Une montre sans index se porte comme une belle chemise blanche: elle n’attire pas l’attention, elle la mérite. Elle parle de goût autant que de retenue. Avec un costume, elle remplace avantageusement la “dress watch” classique, en lui ajoutant une modernité franche. Sur un denim brut, elle crée un contraste chic, presque architectural. Le secret? Laisser la matière s’exprimer.

  • Bracelets : veau lisse chocolat, alligator mat, nubuck grège, ou Milanese acier pour un éclat mesuré.
  • Palette : monochrome ou tonalités proches (charbon, marine, sable) pour prolonger le minimalisme.
  • Textiles : privilégier les textures (flanelle, sergé, maille fine) qui répondent au cadran épuré.
  • Bijoux : un seul compagnon (chevalière, jonc fin) suffit; le reste est superflu.

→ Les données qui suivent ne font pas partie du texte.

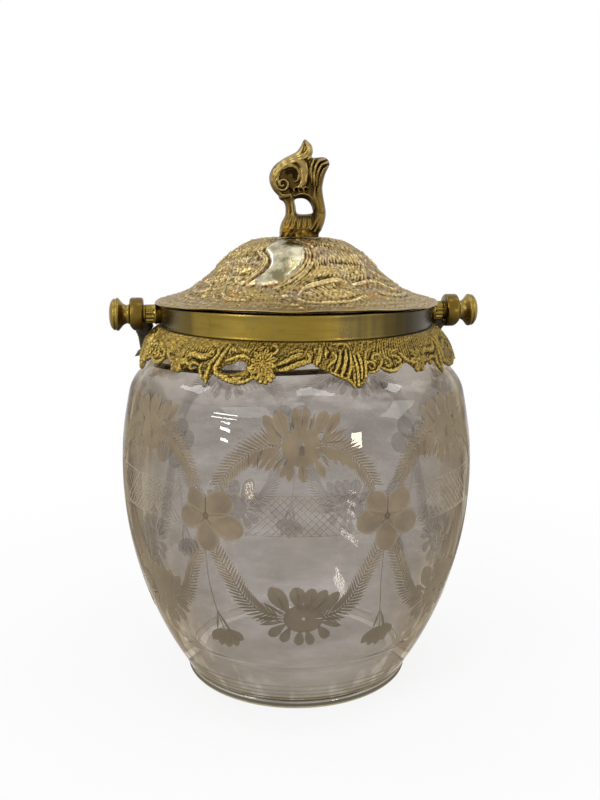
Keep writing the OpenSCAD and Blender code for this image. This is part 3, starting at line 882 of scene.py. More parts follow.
# ---------------------------------------------------------------- glass barrel
def barrel_profile():
    """From the middle of the punt out, up the outer face, over the rim, down inside to the floor's middle."""
    edge = 1.5
    turn = np.radians(np.linspace(0, 90, 9))
    foot = np.stack([FOOT_R - edge * (1 - np.sin(turn)), edge * (1 - np.cos(turn))], 1)
    groove = [(FOOT_R, FOOT_H - 0.7), (FOOT_R - 0.5, FOOT_H - 0.25), (FOOT_R - 0.7, FOOT_H),
              (FOOT_R - 0.5, FOOT_H + 0.4)]
    z = np.concatenate([np.linspace(FOOT_H + 0.8, SHOULDER_Z, 60),
                        np.linspace(SHOULDER_Z, NECK_BASE, 28)[1:]])
    wall = np.stack([glass_out(z) - FROST_ROOM, z], 1)
    rim = [(NECK_R - 0.1, NECK_TOP - 0.5), (NECK_R - 0.5, NECK_TOP - 0.05), (MOUTH_R + 0.5, NECK_TOP),
           (MOUTH_R, NECK_TOP - 0.5)]
    z = np.concatenate([np.linspace(NECK_BASE, SHOULDER_Z, 28),
                        np.linspace(SHOULDER_Z, FLOOR_Z + BOWL_RISE, 50)[1:]])
    bore = np.stack([glass_in(z), z], 1)
    turn = np.radians(np.linspace(90, 0, 24)[1:])
    z = FLOOR_Z + BOWL_RISE * (1 - np.cos(turn))
    fillet = np.stack([glass_in(z) - BOWL_REACH * (1 - np.sin(turn)), z], 1)
    r = np.linspace(0, PUNT_R, 20)
    under = np.stack([r, PUNT_H * (1 - (r / PUNT_R) ** 2) ** 2], 1)
    flat = [(20, FLOOR_Z), (0, FLOOR_Z)]
    return np.vstack([under, foot, groove, wall, rim, bore, fillet, flat])


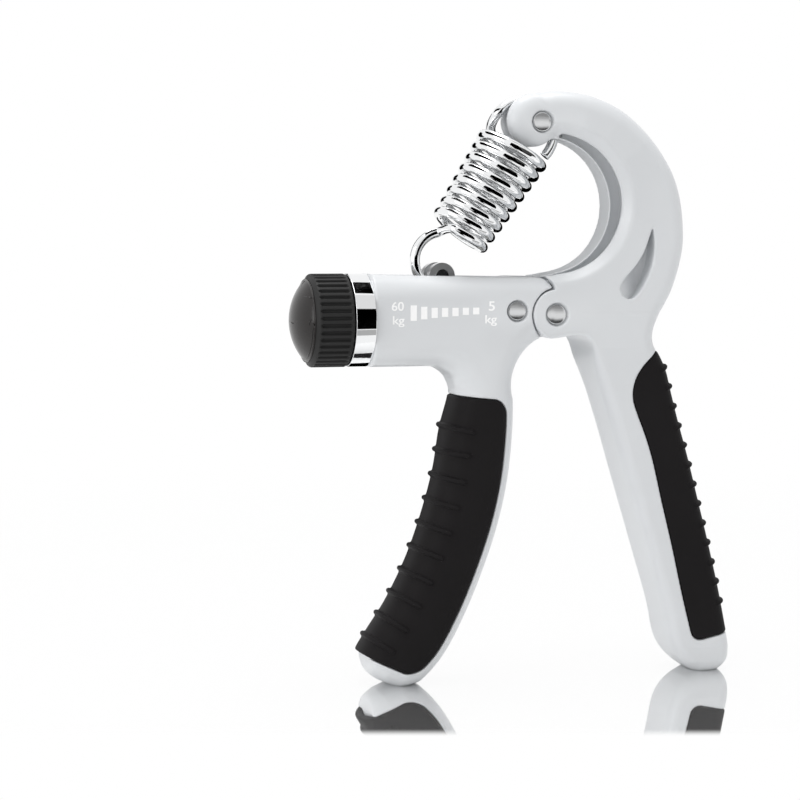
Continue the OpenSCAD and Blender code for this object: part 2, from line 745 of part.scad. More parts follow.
module thrust_washer() {
    color(nylon_colour) difference() {
        along(bush_face_x - thrust_t, bush_face_x, thrust_d);
        along(bush_face_x - 2 * thrust_t, bush_face_x + over, journal_d + 2 * run_fit);
    }
}

module carriage_nut() {
    color(chrome_colour) difference() {
        union() {
            along(anchor_x - carriage_len / 2, anchor_x + carriage_len / 2, bore_d - 2 * slide_gap);
            slab(groove_w + 2 * lug_t) {
                translate([anchor_x, anchor_z]) circle(lug_r);
                translate([anchor_x - lug_r, axis_z]) square([2 * lug_r, anchor_z - axis_z]);
            }
        }
        along(anchor_x - carriage_len, anchor_x + carriage_len, screw_d + 2 * run_fit);
        translate([anchor_x - carriage_len, -groove_w / 2, groove_floor])
            cube([2 * carriage_len, groove_w, 20]);
        across(anchor_x, anchor_z, anchor_pin_d + 2 * press_fit, bore_d);
    }
}

module anchor_pin() {
    color(steel_colour) across(anchor_x, anchor_z, anchor_pin_d, groove_w + 2 * lug_t + 0.6);
}

// ---------- Knob ----------

module knob_shell() {
    r = knob_d / 2;
    mouth_r = cap_d / 2 - cap_lip;
    inner_r = mouth_r - cap_ledge;
    flute_x = knob_x - knob_rim;
    color(knob_colour) difference() {
        turned([[knob_x, journal_d / 2 + press_fit], [knob_x, r - 0.4], [knob_x - 0.4, r],
            [knob_left_x, r], [cap_x, cap_d / 2], [cap_x, mouth_r], [cap_x + plug_len, mouth_r],
            [cap_x + plug_len, inner_r], [knob_x - knob_web, inner_r],
            [knob_x - knob_web, journal_d / 2 + press_fit]]);
        for (i = [0:flute_n - 1])
            translate([0, 0, axis_z])
                rotate([360 * i / flute_n, 0, 0])
                    translate([cap_x - over, 0, r - flute_depth + flute_w / 2])
                        rotate([0, 90, 0])
                            cylinder(d = flute_w, h = flute_x - cap_x + over, $fn = 16);
    }
}

module knob_washer() {
    x = knob_x - knob_web;
    color(steel_colour) difference() {
        along(x - knob_washer_t, x, washer_d);
        along(x - over, x + over, journal_d + 2 * press_fit);
    }
}

module knob_nut() {
    x = knob_x - knob_web - knob_washer_t;
    color(steel_colour) difference() {
        translate([x - nut_h, 0, axis_z])
            rotate([0, 90, 0]) cylinder(d = nut_across / cos(30), h = nut_h, $fn = 6);
        along(x - nut_h - over, x + over, journal_d + 2 * press_fit);
    }
}

module knob_cap() {
    r = cap_d / 2;
    ball_r = (r * r + cap_rise * cap_rise) / (2 * cap_rise);
    color(cap_colour) {
        intersection() {
            translate([cap_tip_x + ball_r, 0, axis_z]) sphere(ball_r, $fn = 96);
            along(cap_tip_x - over, cap_x, cap_d);
        }
        along(cap_x - cut, cap_x + plug_len - face_gap, cap_d - 2 * cap_lip - 2 * press_fit);
    }
}

place() handle_body();
place() handle_grip();
place() lever_body();
place() lever_grip();
place() pivot_pin();
place() pivot_bush();
place() pivot_washer_front();
place() pivot_washer_back();
place() spring_pin();
place() spring();
place() bearing_block();
place() bearing_pin();
place() front_bush();
place() barrel_ring();
place() lead_screw();
place() thrust_washer();
place() carriage_nut();
place() anchor_pin();
place() knob_shell();
place() knob_washer();
place() knob_nut();
place() knob_cap();
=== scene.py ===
"""Looks of an adjustable hand grip strengthener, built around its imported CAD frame."""

import json
import math

import bpy
import numpy as np
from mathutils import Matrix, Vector


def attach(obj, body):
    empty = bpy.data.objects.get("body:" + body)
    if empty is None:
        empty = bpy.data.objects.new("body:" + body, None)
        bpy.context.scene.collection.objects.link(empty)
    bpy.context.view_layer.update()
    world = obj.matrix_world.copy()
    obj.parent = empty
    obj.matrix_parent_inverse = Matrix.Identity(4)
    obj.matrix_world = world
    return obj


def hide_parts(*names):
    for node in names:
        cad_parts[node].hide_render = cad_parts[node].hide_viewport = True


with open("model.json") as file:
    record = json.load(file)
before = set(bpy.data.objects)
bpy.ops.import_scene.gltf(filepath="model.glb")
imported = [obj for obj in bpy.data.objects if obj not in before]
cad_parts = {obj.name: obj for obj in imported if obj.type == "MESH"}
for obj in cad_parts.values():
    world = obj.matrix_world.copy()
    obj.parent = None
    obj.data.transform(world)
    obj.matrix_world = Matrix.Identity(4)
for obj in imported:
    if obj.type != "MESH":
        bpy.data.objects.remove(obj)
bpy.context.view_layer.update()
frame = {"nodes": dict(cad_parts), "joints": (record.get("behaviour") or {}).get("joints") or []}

MM = 0.001
JOINTS = {j["name"]: j for j in frame["joints"]}
# Shapes are drawn in millimetres from the pivot axis; this is the pivot in the row frame
PIVOT = np.array(JOINTS["lever_pivot"]["pos_m"]) / MM

# ---------- Sizes, in millimetres from the pivot axis ----------

BODY_T = 21.0
BARREL_TOP = 10.35
BARREL_FALL = 0.021
BARREL_BOTTOM = -13.1
AXIS_Z = -1.25
RING_X = -48.5
RING_W = 5.25
BORE_D = 17.6
BARREL_EDGE = 6.5
BORE_END_X = -7.8
SLOT_W = 10.2
SLOT_LEFT_X = -47.0
SLOT_RIGHT_X = -11.0

KNUCKLE_R = 6.4
SEAM_GAP = 0.35
CORNER_X = -4.4
CORNER_R = 3.5
CORNER_Z = 6.3
LIP = (2.1, -17.8)
LIP_R = 12.55
TONGUE_T = 9.1
FORK_GAP = 10.2
SEAM_ROUND = 0.35

NOSE = (-2.6, 49.6)
NOSE_MIDDLE = (-4.4, 50.0)
NOSE_R = 6.8
NOSE_T = 12.4
OPENING = (0.9, 26.4)

PIN_RIM = 0.35
PIN_RIM_DEPTH = 0.9
PIN_INSET = 0.15
# Pins as (x, z, diameter, length, body)
PINS = {"pivot_pin": (0.0, 0.0, 5.4, BODY_T, "lever"),
        "bearing_pin": (-10.7, 1.0, 5.0, BODY_T, "frame"),
        "spring_pin": (*NOSE, 5.2, NOSE_T, "lever")}

KNOB_D = 23.9
CAP_D = 21.4
CAP_RISE = 4.25
CAP_BEVEL = 0.85
KNOB_GAP = 0.35
KNOB_X = RING_X - RING_W - KNOB_GAP
KNOB_LEN = 9.0
CAP_X = KNOB_X - KNOB_LEN - CAP_BEVEL
FLUTES = 40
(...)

Quelques icônes et pistes à explorer

Pour saisir l’esprit de cette tendance, deux repères s’imposent: la Movado Museum, icône de musée et manifeste du cadran réduit à l’idée, et les H. Moser & Cie Endeavour Concept, probablement l’expression la plus pure du minimalisme horloger contemporain. Certaines déclinaisons de la Rado True Thinline poussent aussi loin la sobriété, avec une poésie céramique ultra-mince. Autour d’elles gravite une galaxie de projets scandinaves et nippons où l’on traque la ligne juste, souvent en séries limitées. Le conseil, ici, est moins de collectionner des noms que de chercher l’équilibre: celui qui, à votre poignet, fait oublier la montre pour rappeler la sensation du temps.

Et demain?

À l’ère des écrans saturés d’icônes, la montre sans index joue la contre-programmation. Elle propose un luxe de silence et de durée: une esthétique qui ne dépend ni des modes, ni des mises à jour. Elle plaît aux minimalistes parce qu’elle refuse l’ornement inutile, mais aussi aux amoureux de design parce qu’elle révèle la main de l’horloger, nue, sans artifice. Dans cette épure, le cadran devient un terrain de jeu pour la lumière, et le temps, un art de vivre. Ce n’est pas moins d’horlogerie. C’est l’horlogerie, moins le bruit.